It’s a real life tale seemingly ripped out of the pages of a 90’s sitcom script.

Earlier this January, doctors in the journal BMJ Case Reports published the account of a 40-year-old Brazilian woman who experienced a particularly bizarre set of symptoms following her cosmetic surgery, namely kleptomania. It seems that after the woman returned home from the hospital in late 2013, she was temporarily beset by ”recurring intrusive thoughts” and “an irresistible compulsion towards stealing.”

Somehow, the extensive battery of procedures she underwent — a list including liposuction, breast augmentation, and an arm lift — resulted in blood flow (and oxygen) being cut off to certain parts of her brain, including a region known to be involved in memory and learning, the caudate nucleus. The resulting damage, identified as an “hypoxic-ischaemic brain injury”, then led to her radical, if momentary, shift towards crime.

“Hypoxic-ischaemic brain injury has been associated with a variety of neuropsychiatric outcomes,” the authors wrote. “These include cognitive impairment (mainly memory deficits), language dysfunction, as well as behavioural and emotional changes — such as impulsiveness, distractibility, irritability, etc.”
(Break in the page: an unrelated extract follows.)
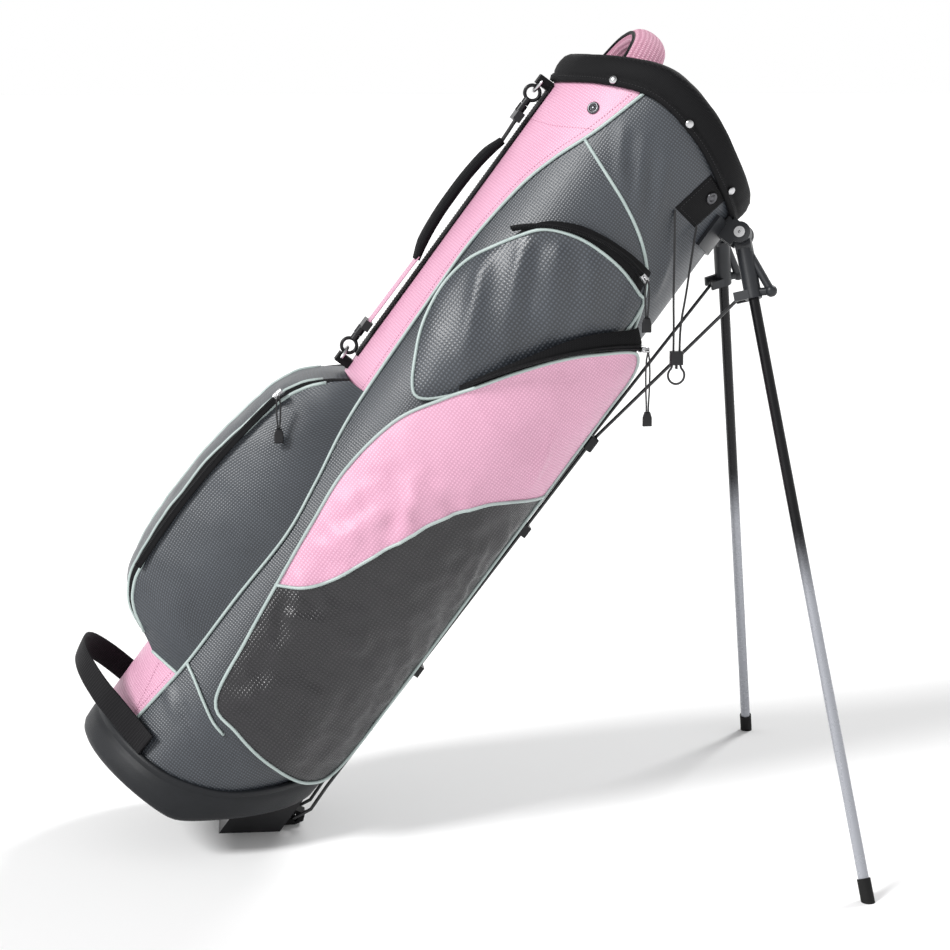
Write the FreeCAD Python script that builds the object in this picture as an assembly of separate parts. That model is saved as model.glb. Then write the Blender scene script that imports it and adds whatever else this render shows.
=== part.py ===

Even before she left the hospital, the woman complained of feeling disoriented and having trouble with her memory. Afterwards, as reported by Live Science, the kleptomaniac within her was unleashed and led her to scratch the thieving itch while gift-shopping for her daughter’s friend. Unfortunately, she was soon caught by a store security guard and escorted to the police station, only being released after her injury was explained to the police commissioner. The woman, who had no past history of mental illness or substance abuse, was formally diagnosed with transitory kleptomania/impulse control disorder.

Thanks to the brain’s ability to “rewire” its neural connections and heal itself, the urge faded away on its own within the span of a few weeks, a common conclusion to these sorts of injuries — even if its side-effects this time around were especially rare. According to the authors, there’s at least one other documented case of newly formed kleptomania emerging after this specific sort of brain damage.

Of course, it’s hardly the first time that a brain injury has been implicated as a potential catalyst for problematic behavior. Earlier this February, Yale scientists speculated that a traumatic brain injury (TBI) may have been responsible for 16th century British monarch Henry VIII’s sudden personality shift during the last decade of his life, and other research has found that criminal offenders are more likely to have a history of TBIs when compared to the general population.